Secure Tool Manifest and Digital Signing Solution for Verifiable MCP and LLM Pipelines
Saeid Jamshidi, Kawser Wazed Nafi, Arghavan Moradi Dakhel, Foutse Khomh, Amin Nikanjam, Mohammad Adnan Hamdaqa
TL;DR
This work tackles the lack of verifiability in LLM tool execution by extending the Model Context Protocol with cryptographically signed manifests, append-only transparency logs, and probabilistic auditing. The Secure Tool Manifest and Digital Signing framework implements a six-stage pipeline (manifest creation, policy enforcement, verification, logging, auditing, metrics) with formal cryptographic guarantees and scalability analyses, achieving near-linear scalability ($R^2=0.998$) and robust end-to-end accountability. Key findings include balanced model utilization ($\mathcal{F}\approx0.97$), stable verification latency, and adaptive enforcement that scales with workload while constraining overhead to below $5\%$ across tested sizes. The framework provides a reproducible, auditable basis for secure LLM deployment in regulated environments, enabling transparent verification, fair resource distribution, and resilience to adversarial manipulation.
Abstract
Large Language Models (LLMs) are increasingly adopted in sensitive domains such as healthcare and financial institutions' data analytics; however, their execution pipelines remain vulnerable to manipulation and unverifiable behavior.

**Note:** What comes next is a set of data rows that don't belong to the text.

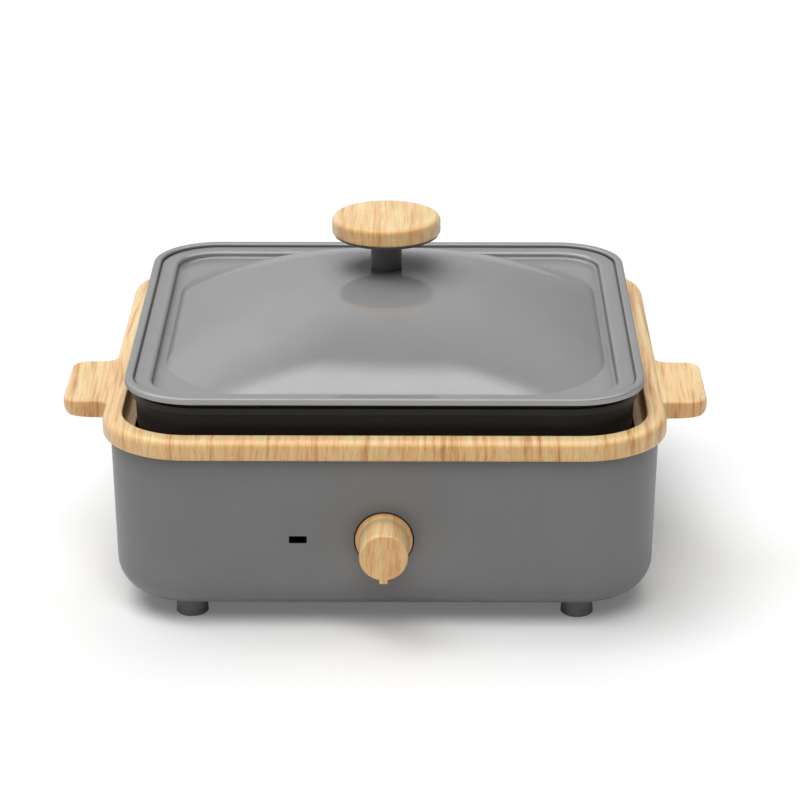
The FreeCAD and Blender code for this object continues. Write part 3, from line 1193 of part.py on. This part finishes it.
def make_inlet():
    """The mains inlet in the rear wall: a flanged socket with three flat pins."""
    socket = new_body("inlet_socket")
    where = dict(plane="XZ_Plane", y="inlet_level")
    housing = new_sketch(socket, "socket_housing_outline", z="-( %s )" % INLET_INSIDE, **where)
    add_rounded_rectangle(housing, "inlet_body_width", "inlet_body_height",
                          "inlet_flange_corner")
    pad(socket, "socket_housing", housing, "%s - %s" % (INLET_MOUTH, INLET_INSIDE), True)
    flange = new_sketch(socket, "socket_flange_outline", z="-( %s )" % INLET_SEAT, **where)
    add_rounded_rectangle(flange, "inlet_flange_width", "inlet_flange_height",
                          "inlet_flange_corner")
    pad(socket, "socket_flange", flange, "inlet_flange_thickness", True)
    mouth = new_sketch(socket, "socket_mouth_outline", z="-( %s - inlet_mouth_depth )" % INLET_MOUTH,
                       **where)
    add_rounded_rectangle(mouth, "inlet_mouth_width", "inlet_mouth_height",
                          "inlet_mouth_corner")
    pocket(socket, "socket_mouth", mouth, "inlet_mouth_depth + cut_past")
    holes = new_sketch(socket, "socket_hole_circles", z="-( %s )" % INLET_SEAT, **where)
    for side in ("1", "-1"):
        add_circle(holes, SCREW_HOLE, side + " * inlet_screw_offset")
    pocket(socket, "socket_holes", holes, "inlet_flange_thickness + cut_past")
    start = "( %s - pin_tail )" % INLET_INSIDE
    stop = "( %s - inlet_mouth_depth + pin_length )" % INLET_MOUTH
    pins = []
    for index, x, rise in ((1, "0", "1"), (2, "-1 * pin_spread", "-1"), (3, "pin_spread", "-1")):
        level = "( inlet_level + %s * pin_rise )" % rise
        slot = new_sketch(socket, "pin_slot_outline_%d" % index, "XZ_Plane", x, level,
                          "-( %s )" % INLET_INSIDE)
        add_rectangle(slot, "pin_thickness", "pin_width")
        pocket(socket, "pin_slot_%d" % index, slot, "inlet_body_length")
        pins.append(new_box("pin_%d" % index, "pin_thickness", "%s - %s" % (stop, start),
                            "pin_width", x, "( %s + %s ) / 2" % (start, stop),
                            level + " - pin_width / 2"))
    group("inlet_pins", pins)
    spots = [(side + " * inlet_screw_offset", INLET_MOUTH, "inlet_level") for side in ("1", "-1")]
    new_screws("inlet_screws", spots, (0, -1, 0), "inlet_flange_thickness + inlet_pad_thickness",
               "screw_head_radius", "screw_head_height", "screw_radius")


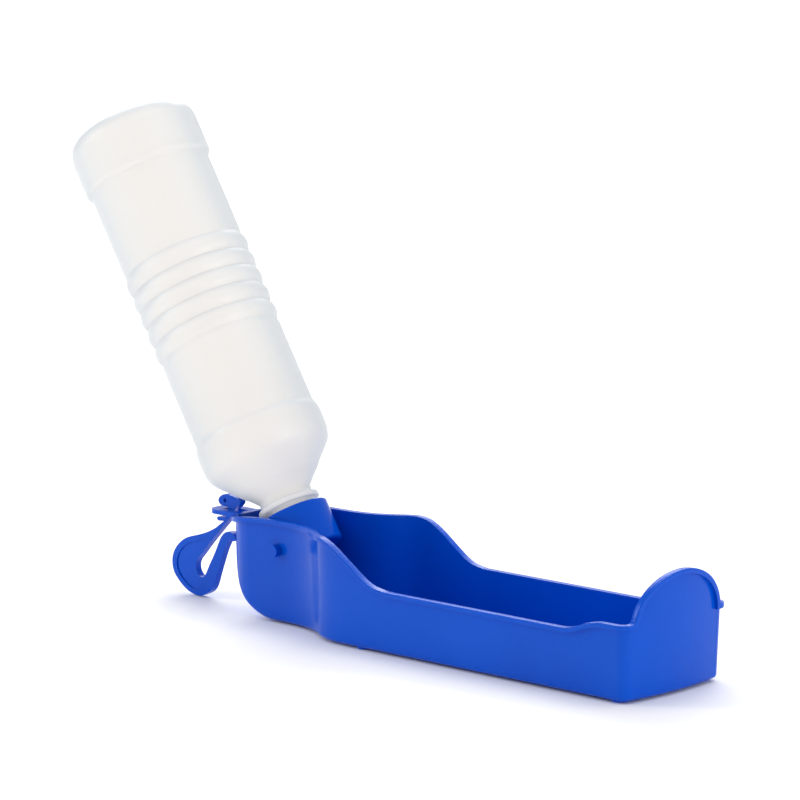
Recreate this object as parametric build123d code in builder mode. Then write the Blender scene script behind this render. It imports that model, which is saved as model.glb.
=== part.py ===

Existing control mechanisms, such as the Model Context Protocol (MCP), define compliance policies for tool invocation but lack verifiable enforcement and transparent validation of model actions. To address this gap, we propose a novel Secure Tool Manifest and Digital Signing Framework, a structured and security-aware extension of Model Context Protocols. The framework enforces cryptographically signed manifests, integrates transparent verification logs, and isolates model-internal execution metadata from user-visible components to ensure verifiable execution integrity. Furthermore, the evaluation demonstrates that the framework scales nearly linearly (R-squared = 0.998), achieves near-perfect acceptance of valid executions while consistently rejecting invalid ones, and maintains balanced model utilization across execution pipelines.